■ Goal of the exercise
Copy every line in the records below that contains the word "context".
^^^^^^^^
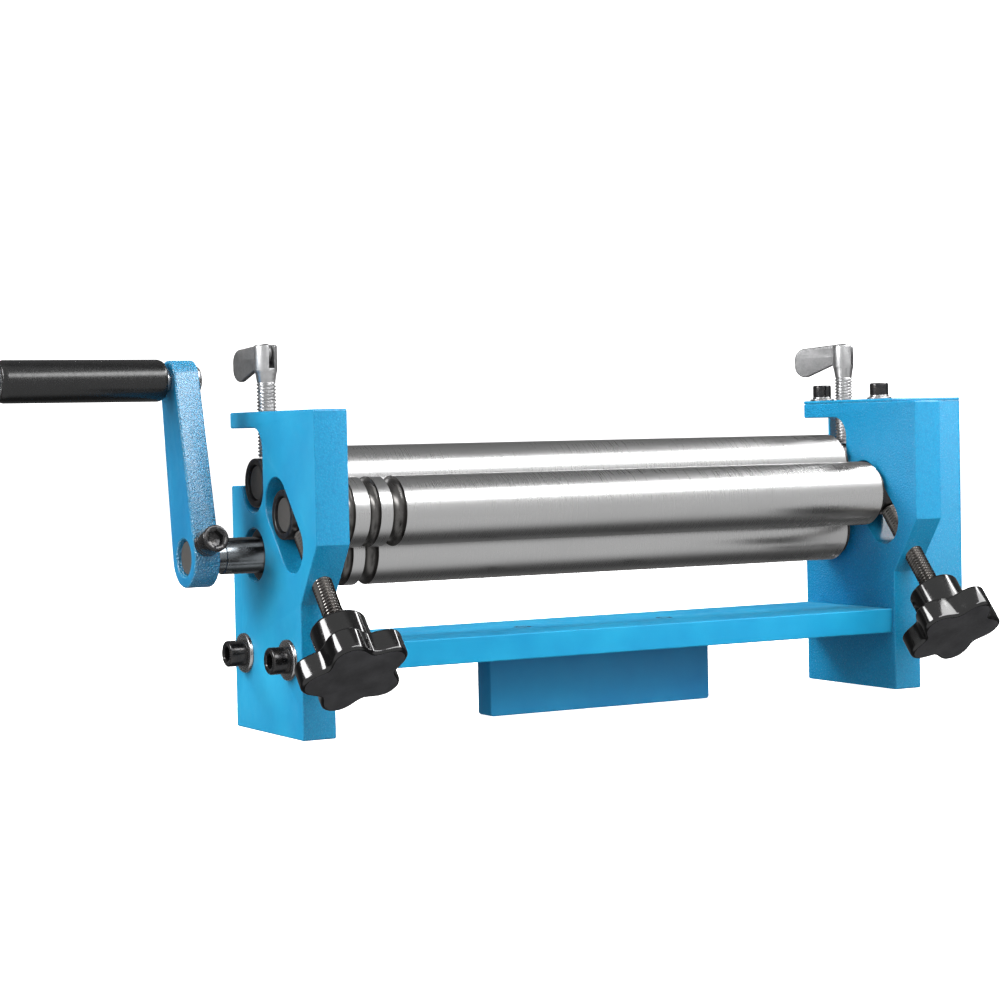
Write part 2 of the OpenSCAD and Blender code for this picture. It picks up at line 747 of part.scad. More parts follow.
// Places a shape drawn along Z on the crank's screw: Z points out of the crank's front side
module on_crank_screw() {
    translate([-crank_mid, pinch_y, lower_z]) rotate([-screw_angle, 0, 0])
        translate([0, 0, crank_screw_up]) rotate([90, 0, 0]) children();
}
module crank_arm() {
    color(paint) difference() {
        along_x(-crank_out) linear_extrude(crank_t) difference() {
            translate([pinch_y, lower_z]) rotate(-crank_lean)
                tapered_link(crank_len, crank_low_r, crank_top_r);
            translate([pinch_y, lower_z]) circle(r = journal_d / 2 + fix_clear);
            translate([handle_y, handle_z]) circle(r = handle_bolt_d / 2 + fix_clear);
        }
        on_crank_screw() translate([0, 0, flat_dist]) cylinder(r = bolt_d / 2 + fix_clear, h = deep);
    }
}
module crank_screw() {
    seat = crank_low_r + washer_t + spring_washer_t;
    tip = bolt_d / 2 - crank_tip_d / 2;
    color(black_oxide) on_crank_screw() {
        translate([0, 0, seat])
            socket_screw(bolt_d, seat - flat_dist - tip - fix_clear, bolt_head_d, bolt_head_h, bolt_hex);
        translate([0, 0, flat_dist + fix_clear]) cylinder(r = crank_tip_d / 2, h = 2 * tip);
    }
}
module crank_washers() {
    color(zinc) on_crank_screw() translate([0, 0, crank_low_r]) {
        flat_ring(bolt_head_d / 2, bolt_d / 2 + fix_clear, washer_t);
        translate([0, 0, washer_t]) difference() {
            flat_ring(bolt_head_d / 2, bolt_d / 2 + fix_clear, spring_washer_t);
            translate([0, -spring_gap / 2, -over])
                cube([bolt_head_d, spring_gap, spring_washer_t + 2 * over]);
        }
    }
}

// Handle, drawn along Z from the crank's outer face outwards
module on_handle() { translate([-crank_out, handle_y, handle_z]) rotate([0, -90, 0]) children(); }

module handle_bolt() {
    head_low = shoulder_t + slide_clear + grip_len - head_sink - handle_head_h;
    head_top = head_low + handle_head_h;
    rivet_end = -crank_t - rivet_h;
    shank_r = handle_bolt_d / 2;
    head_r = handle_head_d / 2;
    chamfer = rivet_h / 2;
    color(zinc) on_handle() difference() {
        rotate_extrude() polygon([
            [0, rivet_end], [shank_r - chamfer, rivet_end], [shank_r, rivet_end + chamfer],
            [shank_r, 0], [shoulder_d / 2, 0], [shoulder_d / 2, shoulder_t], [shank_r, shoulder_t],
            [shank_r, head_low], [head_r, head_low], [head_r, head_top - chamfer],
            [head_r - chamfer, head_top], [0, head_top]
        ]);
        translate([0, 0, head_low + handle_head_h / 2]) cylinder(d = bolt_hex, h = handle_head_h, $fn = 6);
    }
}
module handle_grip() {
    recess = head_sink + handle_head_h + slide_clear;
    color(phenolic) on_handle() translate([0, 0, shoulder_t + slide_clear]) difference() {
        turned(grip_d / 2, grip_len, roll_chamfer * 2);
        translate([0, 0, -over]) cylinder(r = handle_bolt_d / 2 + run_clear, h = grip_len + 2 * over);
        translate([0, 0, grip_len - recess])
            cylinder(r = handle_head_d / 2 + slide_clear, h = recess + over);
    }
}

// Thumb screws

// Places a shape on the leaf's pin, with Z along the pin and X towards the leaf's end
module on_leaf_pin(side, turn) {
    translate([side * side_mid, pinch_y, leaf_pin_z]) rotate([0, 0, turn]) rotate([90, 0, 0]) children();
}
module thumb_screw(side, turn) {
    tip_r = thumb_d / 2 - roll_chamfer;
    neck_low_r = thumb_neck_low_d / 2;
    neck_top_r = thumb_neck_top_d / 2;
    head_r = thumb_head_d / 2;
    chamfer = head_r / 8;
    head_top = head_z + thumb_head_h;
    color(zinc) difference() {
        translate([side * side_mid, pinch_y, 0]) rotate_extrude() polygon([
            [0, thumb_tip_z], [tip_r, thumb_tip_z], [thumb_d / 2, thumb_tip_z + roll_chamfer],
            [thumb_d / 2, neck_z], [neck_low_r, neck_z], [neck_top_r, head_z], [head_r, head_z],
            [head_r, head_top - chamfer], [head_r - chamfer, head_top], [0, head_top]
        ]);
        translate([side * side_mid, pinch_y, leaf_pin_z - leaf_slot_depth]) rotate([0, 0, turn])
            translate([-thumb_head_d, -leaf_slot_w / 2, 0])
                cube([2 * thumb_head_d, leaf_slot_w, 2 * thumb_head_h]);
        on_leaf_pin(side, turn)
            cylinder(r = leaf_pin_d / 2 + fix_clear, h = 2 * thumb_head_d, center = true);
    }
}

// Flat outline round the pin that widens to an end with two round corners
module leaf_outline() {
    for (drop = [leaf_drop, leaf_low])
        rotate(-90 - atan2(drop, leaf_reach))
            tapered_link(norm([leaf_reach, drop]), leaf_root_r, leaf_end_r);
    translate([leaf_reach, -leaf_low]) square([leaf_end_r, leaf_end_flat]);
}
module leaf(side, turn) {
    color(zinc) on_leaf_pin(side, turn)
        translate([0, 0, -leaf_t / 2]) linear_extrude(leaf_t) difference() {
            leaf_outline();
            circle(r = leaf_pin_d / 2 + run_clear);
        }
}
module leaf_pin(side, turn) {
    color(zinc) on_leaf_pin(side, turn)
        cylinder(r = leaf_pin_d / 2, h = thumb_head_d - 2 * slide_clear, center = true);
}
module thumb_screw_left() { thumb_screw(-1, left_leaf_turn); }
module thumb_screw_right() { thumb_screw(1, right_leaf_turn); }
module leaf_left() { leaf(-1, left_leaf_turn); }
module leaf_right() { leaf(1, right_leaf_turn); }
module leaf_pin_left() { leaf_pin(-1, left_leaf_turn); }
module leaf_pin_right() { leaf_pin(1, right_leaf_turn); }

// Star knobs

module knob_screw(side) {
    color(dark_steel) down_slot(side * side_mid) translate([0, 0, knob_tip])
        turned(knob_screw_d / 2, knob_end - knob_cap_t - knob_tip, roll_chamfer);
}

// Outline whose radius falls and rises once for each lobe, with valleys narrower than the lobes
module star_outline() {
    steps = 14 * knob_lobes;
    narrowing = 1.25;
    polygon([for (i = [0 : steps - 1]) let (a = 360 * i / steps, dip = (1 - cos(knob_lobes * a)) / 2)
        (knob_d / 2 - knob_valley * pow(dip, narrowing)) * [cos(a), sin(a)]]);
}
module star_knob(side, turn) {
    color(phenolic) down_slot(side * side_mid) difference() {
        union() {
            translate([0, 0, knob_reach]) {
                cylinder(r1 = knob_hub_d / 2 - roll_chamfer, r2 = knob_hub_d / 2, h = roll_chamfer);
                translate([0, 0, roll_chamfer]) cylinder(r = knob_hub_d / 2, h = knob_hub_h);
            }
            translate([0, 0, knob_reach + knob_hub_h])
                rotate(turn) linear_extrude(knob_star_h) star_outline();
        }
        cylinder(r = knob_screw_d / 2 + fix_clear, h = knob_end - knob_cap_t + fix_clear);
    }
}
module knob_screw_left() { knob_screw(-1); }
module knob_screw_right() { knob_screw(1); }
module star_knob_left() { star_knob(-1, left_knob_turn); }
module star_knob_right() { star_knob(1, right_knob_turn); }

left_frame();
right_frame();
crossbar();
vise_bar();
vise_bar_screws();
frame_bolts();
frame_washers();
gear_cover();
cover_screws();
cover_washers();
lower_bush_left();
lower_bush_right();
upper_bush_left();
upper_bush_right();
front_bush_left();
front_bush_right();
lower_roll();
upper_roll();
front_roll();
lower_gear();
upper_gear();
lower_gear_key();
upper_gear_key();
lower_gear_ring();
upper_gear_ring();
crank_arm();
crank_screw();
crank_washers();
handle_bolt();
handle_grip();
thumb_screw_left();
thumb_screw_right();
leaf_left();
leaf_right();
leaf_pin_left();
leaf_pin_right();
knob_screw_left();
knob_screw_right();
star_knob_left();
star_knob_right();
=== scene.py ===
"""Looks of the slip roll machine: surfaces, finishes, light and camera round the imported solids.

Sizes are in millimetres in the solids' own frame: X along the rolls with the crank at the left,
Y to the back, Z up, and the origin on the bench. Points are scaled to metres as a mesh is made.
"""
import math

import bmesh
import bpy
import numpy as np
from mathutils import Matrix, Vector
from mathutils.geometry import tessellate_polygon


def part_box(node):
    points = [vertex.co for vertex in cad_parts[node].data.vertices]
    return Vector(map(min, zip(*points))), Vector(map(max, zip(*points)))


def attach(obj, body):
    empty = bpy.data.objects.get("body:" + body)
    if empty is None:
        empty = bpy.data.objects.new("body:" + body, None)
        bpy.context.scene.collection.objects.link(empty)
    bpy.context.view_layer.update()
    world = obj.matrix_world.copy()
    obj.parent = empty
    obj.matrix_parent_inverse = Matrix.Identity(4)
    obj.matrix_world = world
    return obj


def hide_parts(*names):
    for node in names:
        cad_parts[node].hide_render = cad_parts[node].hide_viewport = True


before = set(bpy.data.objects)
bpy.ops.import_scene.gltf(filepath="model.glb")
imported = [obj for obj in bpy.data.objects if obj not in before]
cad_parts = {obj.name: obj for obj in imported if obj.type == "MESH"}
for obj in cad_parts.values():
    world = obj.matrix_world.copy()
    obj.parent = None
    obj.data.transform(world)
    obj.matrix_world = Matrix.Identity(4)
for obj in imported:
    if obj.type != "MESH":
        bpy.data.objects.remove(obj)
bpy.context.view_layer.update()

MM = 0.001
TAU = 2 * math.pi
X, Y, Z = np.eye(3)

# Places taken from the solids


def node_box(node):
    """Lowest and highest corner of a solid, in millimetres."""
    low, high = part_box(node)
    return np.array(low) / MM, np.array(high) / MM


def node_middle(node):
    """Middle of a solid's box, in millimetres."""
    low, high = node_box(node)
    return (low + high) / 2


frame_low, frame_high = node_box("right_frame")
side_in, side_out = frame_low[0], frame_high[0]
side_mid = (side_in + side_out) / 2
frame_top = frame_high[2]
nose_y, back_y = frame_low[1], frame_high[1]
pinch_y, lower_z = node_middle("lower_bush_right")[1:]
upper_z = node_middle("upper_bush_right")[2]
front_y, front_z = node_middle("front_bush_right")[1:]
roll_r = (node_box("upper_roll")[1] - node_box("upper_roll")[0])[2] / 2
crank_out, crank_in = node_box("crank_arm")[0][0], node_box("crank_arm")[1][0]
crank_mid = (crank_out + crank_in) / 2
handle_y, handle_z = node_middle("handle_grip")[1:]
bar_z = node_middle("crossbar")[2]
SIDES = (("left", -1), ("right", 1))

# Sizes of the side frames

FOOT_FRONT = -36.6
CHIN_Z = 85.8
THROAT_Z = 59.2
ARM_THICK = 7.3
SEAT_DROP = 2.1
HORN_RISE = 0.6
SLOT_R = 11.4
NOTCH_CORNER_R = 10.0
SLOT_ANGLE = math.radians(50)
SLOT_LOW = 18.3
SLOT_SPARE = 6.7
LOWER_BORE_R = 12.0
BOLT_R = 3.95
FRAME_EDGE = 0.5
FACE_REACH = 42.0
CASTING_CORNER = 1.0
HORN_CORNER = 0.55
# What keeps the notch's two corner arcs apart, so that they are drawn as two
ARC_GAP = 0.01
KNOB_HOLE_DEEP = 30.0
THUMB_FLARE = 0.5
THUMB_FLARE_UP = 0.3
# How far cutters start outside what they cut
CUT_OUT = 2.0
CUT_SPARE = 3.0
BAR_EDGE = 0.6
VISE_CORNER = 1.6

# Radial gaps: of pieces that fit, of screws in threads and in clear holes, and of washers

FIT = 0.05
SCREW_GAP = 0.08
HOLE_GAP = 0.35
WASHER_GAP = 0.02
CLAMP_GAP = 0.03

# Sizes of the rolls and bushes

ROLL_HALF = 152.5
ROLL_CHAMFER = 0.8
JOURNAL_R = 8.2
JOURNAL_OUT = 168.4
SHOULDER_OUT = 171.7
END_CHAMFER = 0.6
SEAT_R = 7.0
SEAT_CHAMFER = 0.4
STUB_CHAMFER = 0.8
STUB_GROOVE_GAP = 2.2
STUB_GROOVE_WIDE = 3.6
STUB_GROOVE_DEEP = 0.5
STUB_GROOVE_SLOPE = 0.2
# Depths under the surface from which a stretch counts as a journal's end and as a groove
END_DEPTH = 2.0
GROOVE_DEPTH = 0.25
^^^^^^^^
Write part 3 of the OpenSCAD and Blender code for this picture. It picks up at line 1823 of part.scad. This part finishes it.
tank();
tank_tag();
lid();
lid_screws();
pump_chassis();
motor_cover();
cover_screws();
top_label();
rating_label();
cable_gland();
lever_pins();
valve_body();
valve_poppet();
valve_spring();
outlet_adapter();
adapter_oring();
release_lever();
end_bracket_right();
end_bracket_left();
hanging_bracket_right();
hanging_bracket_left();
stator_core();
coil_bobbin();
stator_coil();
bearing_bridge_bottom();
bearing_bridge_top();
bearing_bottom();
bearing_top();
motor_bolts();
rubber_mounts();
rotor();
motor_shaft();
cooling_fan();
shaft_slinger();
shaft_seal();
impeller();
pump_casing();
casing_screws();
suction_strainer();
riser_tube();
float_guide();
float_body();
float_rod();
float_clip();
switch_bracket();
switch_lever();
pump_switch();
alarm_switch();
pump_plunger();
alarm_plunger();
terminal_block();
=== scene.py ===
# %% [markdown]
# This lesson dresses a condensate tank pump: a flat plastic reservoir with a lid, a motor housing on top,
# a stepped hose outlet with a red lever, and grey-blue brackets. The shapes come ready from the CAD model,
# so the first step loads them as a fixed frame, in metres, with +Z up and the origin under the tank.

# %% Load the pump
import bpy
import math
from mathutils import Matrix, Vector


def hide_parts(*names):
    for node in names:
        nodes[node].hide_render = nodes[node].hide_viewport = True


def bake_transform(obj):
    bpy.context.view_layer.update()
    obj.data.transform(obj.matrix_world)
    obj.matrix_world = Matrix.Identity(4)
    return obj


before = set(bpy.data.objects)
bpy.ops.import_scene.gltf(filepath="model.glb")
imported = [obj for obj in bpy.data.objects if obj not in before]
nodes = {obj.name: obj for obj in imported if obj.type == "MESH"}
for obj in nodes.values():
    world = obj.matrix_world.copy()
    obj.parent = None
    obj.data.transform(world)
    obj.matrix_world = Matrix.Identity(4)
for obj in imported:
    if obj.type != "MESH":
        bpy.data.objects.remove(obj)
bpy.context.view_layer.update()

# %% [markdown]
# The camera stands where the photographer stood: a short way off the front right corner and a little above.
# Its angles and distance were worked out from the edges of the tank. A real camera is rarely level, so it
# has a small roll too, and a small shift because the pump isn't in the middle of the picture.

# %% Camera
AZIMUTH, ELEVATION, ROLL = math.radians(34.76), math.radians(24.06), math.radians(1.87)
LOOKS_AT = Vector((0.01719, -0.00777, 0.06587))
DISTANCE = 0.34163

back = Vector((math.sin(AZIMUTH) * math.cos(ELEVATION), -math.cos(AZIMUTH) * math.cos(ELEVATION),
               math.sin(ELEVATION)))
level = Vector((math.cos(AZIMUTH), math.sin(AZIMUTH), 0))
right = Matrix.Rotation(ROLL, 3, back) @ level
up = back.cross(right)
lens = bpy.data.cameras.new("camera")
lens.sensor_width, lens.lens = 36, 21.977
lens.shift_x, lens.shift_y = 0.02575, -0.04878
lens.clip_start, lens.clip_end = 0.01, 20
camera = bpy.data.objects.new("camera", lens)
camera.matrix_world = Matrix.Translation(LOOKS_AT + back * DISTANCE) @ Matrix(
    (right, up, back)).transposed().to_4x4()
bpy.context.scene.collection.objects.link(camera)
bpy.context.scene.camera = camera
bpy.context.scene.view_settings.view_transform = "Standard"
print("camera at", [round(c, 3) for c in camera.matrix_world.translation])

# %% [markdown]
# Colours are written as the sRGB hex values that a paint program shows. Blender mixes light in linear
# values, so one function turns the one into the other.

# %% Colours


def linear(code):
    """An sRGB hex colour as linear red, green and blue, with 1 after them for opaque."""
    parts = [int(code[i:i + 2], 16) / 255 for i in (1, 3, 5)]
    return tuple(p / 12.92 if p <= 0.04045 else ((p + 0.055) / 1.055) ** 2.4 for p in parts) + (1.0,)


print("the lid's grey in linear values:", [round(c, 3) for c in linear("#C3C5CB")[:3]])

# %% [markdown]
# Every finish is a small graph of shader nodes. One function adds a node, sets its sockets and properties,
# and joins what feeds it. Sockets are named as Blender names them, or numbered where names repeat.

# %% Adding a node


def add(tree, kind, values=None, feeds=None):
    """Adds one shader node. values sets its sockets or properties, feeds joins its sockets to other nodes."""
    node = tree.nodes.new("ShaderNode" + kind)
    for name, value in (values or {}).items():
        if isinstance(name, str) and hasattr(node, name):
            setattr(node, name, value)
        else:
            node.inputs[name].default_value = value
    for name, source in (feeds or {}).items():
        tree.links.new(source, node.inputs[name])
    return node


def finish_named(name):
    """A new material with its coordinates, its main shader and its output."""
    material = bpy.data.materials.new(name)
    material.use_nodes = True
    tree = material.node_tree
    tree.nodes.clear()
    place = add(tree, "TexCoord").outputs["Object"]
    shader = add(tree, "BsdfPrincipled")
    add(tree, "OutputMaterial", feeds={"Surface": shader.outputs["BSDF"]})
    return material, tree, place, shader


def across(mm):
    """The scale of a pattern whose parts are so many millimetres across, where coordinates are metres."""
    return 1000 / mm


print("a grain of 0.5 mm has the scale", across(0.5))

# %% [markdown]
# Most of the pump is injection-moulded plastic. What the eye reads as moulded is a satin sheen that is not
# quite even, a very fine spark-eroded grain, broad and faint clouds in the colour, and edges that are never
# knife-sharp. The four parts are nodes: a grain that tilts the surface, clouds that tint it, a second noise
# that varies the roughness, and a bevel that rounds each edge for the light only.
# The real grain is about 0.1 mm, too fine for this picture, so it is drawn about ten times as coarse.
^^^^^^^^
■ Solved problem
        bpy.context.scene.collection.objects.link(empty)
    bpy.context.view_layer.update()
bpy.context.view_layer.update()
    bpy.context.view_layer.update()
bpy.context.view_layer.update()
bpy.context.scene.collection.objects.link(camera)
bpy.context.scene.camera = camera
bpy.context.scene.view_settings.view_transform = "Standard"